Picture: The Syrian Patriarch of Antioch and Cardinal of the Holy Roman Church Mar Ignatius Gabriel Tappuni (early 1900's)


The latter tried everything he could to make him apostasise: he was confined in an empty underground cistern for two weeks, and every evening brought out for a cruel beating. Then, dressed in a caricature of episcopal vestments, he was brought before the patriarch and ordered to curse the Council of Chalcedon. Thereupon he was struck in the mouth, the blow breaking his teeth, and literally kicked from the top of a flight of stairs to the bottom. Unable to move, he was picked up and flung into a hut outside the monastery. "If he dies, throw his body to the dogs" was the order.
The next morning, as Mar Matthew lay in the hut praying to God for strength, a Kurdish princess happened to pass by, and hearing his groans, told her servants to break the door down.

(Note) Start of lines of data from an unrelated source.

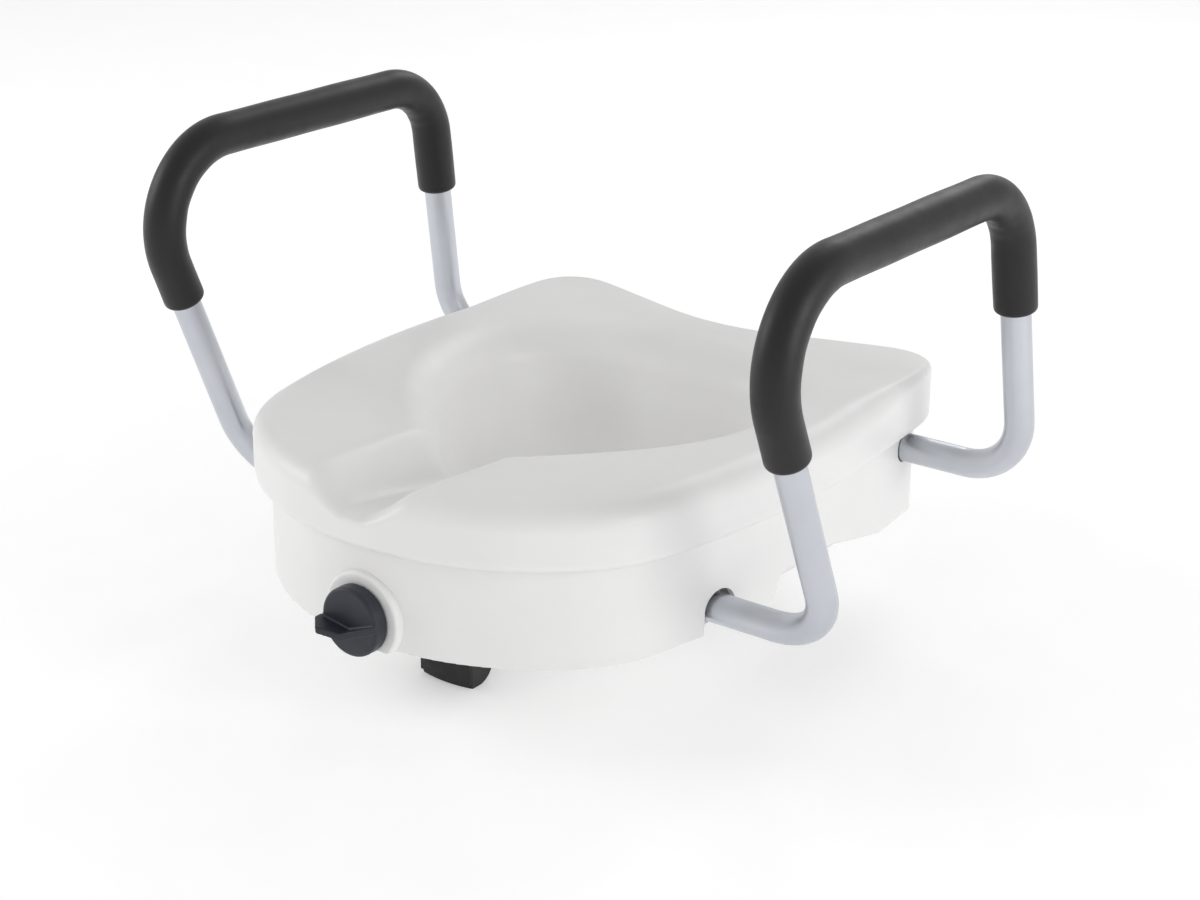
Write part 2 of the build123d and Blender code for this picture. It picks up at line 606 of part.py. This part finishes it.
# ---------------------------------------------------------------- rear hooks
for side, name in ((-1, "left"), (1, "right")):
    with BuildPart() as rear_hook:
        with BuildSketch(Plane.YZ.offset(side * HOOK_X - HOOK_W / 2)):
            with BuildLine():
                Polyline(
                    (HOOK_Y - HOOK_T / 2, 0), (HOOK_Y - HOOK_T / 2, RIM_Z + FLOOR_T + HOOK_T),
                    (HOOK_Y + HOOK_FLANGE, RIM_Z + FLOOR_T + HOOK_T),
                    (HOOK_Y + HOOK_FLANGE, RIM_Z + FLOOR_T),
                    (HOOK_Y + HOOK_T / 2, RIM_Z + FLOOR_T), (HOOK_Y + HOOK_T / 2, HOOK_T),
                    (HOOK_Y + HOOK_TOE, HOOK_T), (HOOK_Y + HOOK_TOE, 0), close=True,
                )
            make_face()
        extrude(amount=HOOK_W)
        with Locations(*[(x, y, RIM_Z + FLOOR_T) for x, y in HOOK_SCREWS if x * side > 0]):
            Cylinder(SCREW_HOLE_R, HOOK_T, align=(Align.CENTER, Align.CENTER, Align.MIN), mode=Mode.SUBTRACT)
    save(rear_hook, f"rear_hook_{name}")
    with BuildPart() as hook_pad:
        with BuildSketch(Plane.XZ.offset(-HOOK_Y - HOOK_T / 2)):
            with Locations((side * HOOK_X, PAD_Z)):
                RectangleRounded(HOOK_W - 2 * CLAMP_PAD_T, HOOK_PAD_H, CLAMP_PAD_T)
        extrude(amount=-CLAMP_PAD_T)
    save(hook_pad, f"hook_pad_{name}")

with BuildPart() as hook_screws:
    with Locations(*[(x, y, RIM_Z + SCREW_START) for x, y in HOOK_SCREWS]):
        Cylinder(SCREW_R, FLOOR_T + HOOK_T - SCREW_START, align=(Align.CENTER, Align.CENTER, Align.MIN))
    with Locations(*[(x, y, RIM_Z + FLOOR_T + HOOK_T) for x, y in HOOK_SCREWS]):
        Cylinder(SCREW_HEAD_R, SCREW_HEAD_T, align=(Align.CENTER, Align.CENTER, Align.MIN))
save(hook_screws, "hook_screws")
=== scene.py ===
"""Looks for the raised toilet seat: a smooth upper moulding, foam grips and procedural materials
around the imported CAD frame. Lengths are metres, in the frame's own axes."""
import json
from math import cos, pi, radians, sin, sqrt, tan

import bpy
from mathutils import Matrix, Vector
from mathutils.bvhtree import BVHTree


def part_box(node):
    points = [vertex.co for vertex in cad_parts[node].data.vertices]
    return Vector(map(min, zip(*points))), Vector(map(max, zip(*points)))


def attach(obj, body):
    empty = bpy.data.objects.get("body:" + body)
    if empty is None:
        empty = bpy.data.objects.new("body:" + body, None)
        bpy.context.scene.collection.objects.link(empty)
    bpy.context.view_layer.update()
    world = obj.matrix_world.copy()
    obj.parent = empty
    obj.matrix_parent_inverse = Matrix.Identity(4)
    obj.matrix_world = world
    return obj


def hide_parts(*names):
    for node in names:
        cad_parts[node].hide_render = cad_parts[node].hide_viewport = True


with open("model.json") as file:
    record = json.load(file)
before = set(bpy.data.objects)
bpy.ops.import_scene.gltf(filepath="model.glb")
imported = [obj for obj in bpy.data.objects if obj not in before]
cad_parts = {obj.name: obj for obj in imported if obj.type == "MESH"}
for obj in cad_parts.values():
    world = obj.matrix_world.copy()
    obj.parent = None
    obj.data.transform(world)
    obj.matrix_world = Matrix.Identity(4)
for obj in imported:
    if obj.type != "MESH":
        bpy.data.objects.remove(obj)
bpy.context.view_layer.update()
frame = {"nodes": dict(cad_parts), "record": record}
MM = 0.001

# Camera, at the photograph's viewing angle
AZIMUTH = radians(38)
ELEVATION = radians(21.2)
DISTANCE = 1.774
TARGET = Vector((0, -0.012, 0.144))
LENS = 72.8  # millimetres, as the sensor is
SENSOR = 36
SHIFT = (0.043, -0.003)  # of the lens, in widths of the picture
SIGHT = 50  # how far the camera sees

# Studio. Lights: place, what each points at, diameter and watts
LIGHTS = {
    "key": ((-2.3, -1.1, 1.2), (0, 0, 0.12), 1.3, 15),
    "fill": ((2.4, 0.1, 0.9), (0, 0, 0.12), 1.2, 14),
    "rear": ((-0.5, 2.3, 1.8), (0, 0, 0.2), 1.2, 8),
}
SKY_LOW = 0.79  # brightness of the surroundings at the horizon
SKY_HIGH = 0.57  # and overhead
SKY_START = 0.1  # height in the sky, 0 to 1, from which they darken
FLOOR_HALF = 12  # half the floor's side
FLOOR_GLOW = 0.24

# Materials
DRIFT = 14  # frequency, per metre, of the drift of colour
BLOTCH = 90  # and of the drift of gloss
NOISE_ROUGHNESS = 0.55
NOISE_RANGE = (0.3, 0.7)  # where most of a noise's values lie
BUMP_DISTANCE = 0.4 * MM
BLOTCH_BUMP = 0.4  # strength of the blotches' bump, as a share of the grain's

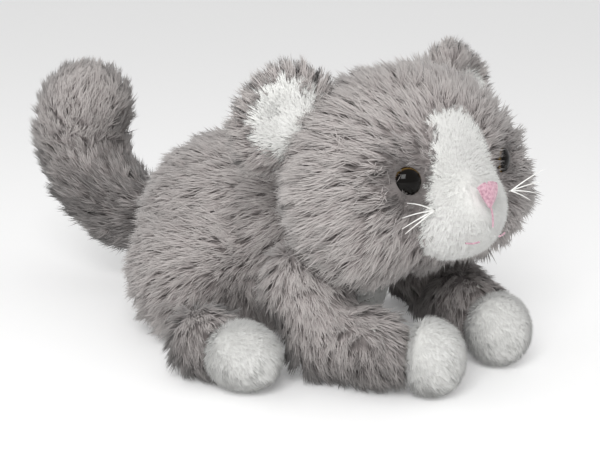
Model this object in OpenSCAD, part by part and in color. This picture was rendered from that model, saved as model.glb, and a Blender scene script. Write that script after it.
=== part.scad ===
/* [Body] */
// Half the width of the rump, pile included
rump_w = 56; // [40:1:75]
// Half the length of the rump
rump_l = 55; // [35:1:75]
// Height of the back over the rump
back_h = 103; // [80:1:130]
// How far behind the rest point the rump is centred
rump_y = 60; // [40:1:80]
// Half the width of the chest
chest_w = 45; // [30:1:60]
// Half the length of the chest
chest_l = 52; // [35:1:70]
// Height of the shoulders
chest_h = 98; // [70:1:120]
// How far out the haunches bulge
haunch_w = 77; // [60:1:90]
// Thickness of the plush cloth with its pile
skin = 6; // [4:0.5:9]
// Gap left between two sewn pieces of one body
seam_gap = 0.4; // [0.3:0.1:1]

/* [Head] */
// Half the width of the head across the cheeks
head_w = 62; // [45:1:75]
// Half the depth of the head, back to brow
head_d = 45; // [35:1:60]
// Half the height of the head
head_h = 49; // [38:1:60]
// Height of the middle of the head
head_z = 96; // [85:1:115]
// How far in front of the rest point the middle of the head is
head_y = 54; // [40:1:65]
// How far the head is sewn on turned towards its right side
head_turned = 7; // [0:1:20]
// How far the head is sewn on tipped towards its right side
head_tipped = 2; // [0:0.5:8]
// Half the width of the white muzzle
muzzle_w = 27; // [20:1:34]
// How far the muzzle stands out in front of the rest point
muzzle_y = 111; // [98:1:120]
// Half the width of the white blaze at its top, as an angle
blaze_w = 12; // [8:0.5:18]
// Radius of the wad of stuffing in the neck
neck_r = 22; // [16:1:28]
// Diameter of an eye
eye_d = 13.5; // [9:0.5:18]
// Half the distance between the eyes
eye_x = 33; // [26:0.5:38]
// Width of the nose
nose_w = 13; // [8:0.5:18]
// Height of the nose
nose_h = 12; // [7:0.5:16]

/* [Ears] */
// Width of an ear
ear_w = 56; // [40:1:66]
// Height of an ear above its fold
ear_h = 34; // [28:1:60]
// Thickness of an ear, pile included
ear_t = 15; // [10:1:22]
// How far the middle of the fold is to the side
ear_x = 46; // [34:1:54]
// Height of the fold
ear_z = 115; // [98:1:124]
// How far an ear leans outwards
ear_lean = 48; // [30:1:65]
// How far the right ear is sewn on turned outwards, four times the left one
ear_turn = 24; // [0:1:30]

/* [Legs] */
// How far to the side a front paw rests
paw_x = 27; // [20:1:40]
// How far in front of the rest point a front paw is centred
paw_y = 91; // [80:1:110]
// Half the width of a front paw
paw_r = 17; // [13:0.5:24]
// Height of a front paw
paw_h = 38; // [30:1:50]
// How far to the side a front elbow is
elbow_x = 47; // [40:1:60]
// How far in front of the rest point an elbow is
elbow_y = 44; // [30:1:55]
// How far to the side a hind foot is
foot_x = 79.5; // [62:0.5:90]
// How far in front of the rest point a hind paw is centred
foot_y = 24; // [15:1:40]
// Half the width of a hind paw
foot_r = 18; // [14:0.5:26]
// Height of a hind paw
foot_h = 34; // [26:1:44]

/* [Tail] */
// Half the thickness of the tail
tail_r = 27; // [18:1:34]
// How far behind the rest point the tail stands up
tail_y = 182; // [160:1:210]
// Height of the middle of the tail's tip
tail_top = 104; // [80:1:130]
// How far the tail leans to the right side
tail_lean = 11; // [0:1:30]

/* [Hidden] */
$fn = 32;
GREY = [0.58, 0.56, 0.55];
WHITE = [0.9, 0.9, 0.88];
STUFFING = [0.95, 0.95, 0.92];
FLOOR = [[0, 0, -1], 0];
CLEAR = 0.9;

// where the neck bends, and the way from body to head there
neck = [0, -22, 78];
up_neck = [0, -0.8, 0.6];
// where the tail bends
root = [0, 111, 46];
root_r = 13;

function dot(a, b) = a * b;
function spin_z(v, a) = [v[0] * cos(a) - v[1] * sin(a), v[0] * sin(a) + v[1] * cos(a), v[2]];
function spin_y(v, a) = [v[0] * cos(a) + v[2] * sin(a), v[1], v[2] * cos(a) - v[0] * sin(a)];
function spin_x(v, a) = [v[0], v[1] * cos(a) - v[2] * sin(a), v[1] * sin(a) + v[2] * cos(a)];

// how far one lump e = [middle, half sizes] reaches from the point o along d
function ray(e, o, d) =
  let (p = [for (k = [0:2]) (o[k] - e[0][k]) / e[1][k]])
  let (q = [for (k = [0:2]) d[k] / e[1][k]])
  let (a = q * q, b = p * q, c = p * p - 1)
  let (t = b * b - a * c)
  t <= 0 ? 0 : max(0, (sqrt(t) - b) / a);

// a form f = [point inside it, lumps, planes that cut it]: the lumps melted into one
function reach(f, d, inset) =
  let (s = [for (e = f[1]) pow(ray(e, f[0], d), 12)])
  let (r = pow(s * [for (e = s) 1], 1 / 12) - inset)
  min(concat([r], [for (c = f[2]) dot(d, c[0]) > 0.001 ? (c[1] - inset - dot(f[0], c[0])) / dot(d, c[0]) : 1000]));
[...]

Hearing Matthew's story, she sent for her husband, who had him taken to his palace and nursed back to health. Giving thanks to God and the prince for this unlikely turn of events, Mar Matthew was soon back at his preaching and teaching with more zeal than ever; at the end of a year he had won over his own successor in the see of Mosul and a thousand lay-people. Thus he continued for some thirty-five years, bringing tens of thousands of Jacobites to the Catholic Faith in his new diocese of Nabk and Kariatim until, rich in merits and exhausted by his labours, he went to his eternal reward on 22 March 1868 at the Syrian ecclesiastical college at Sharfeh.



Picture: "I am a monk to become a saint and to live life as it was meant to be, before the Fall. I would like to magnify the Glories of Mary." Br. Ephrem Marie, C.SS.R of the Syrian Rite.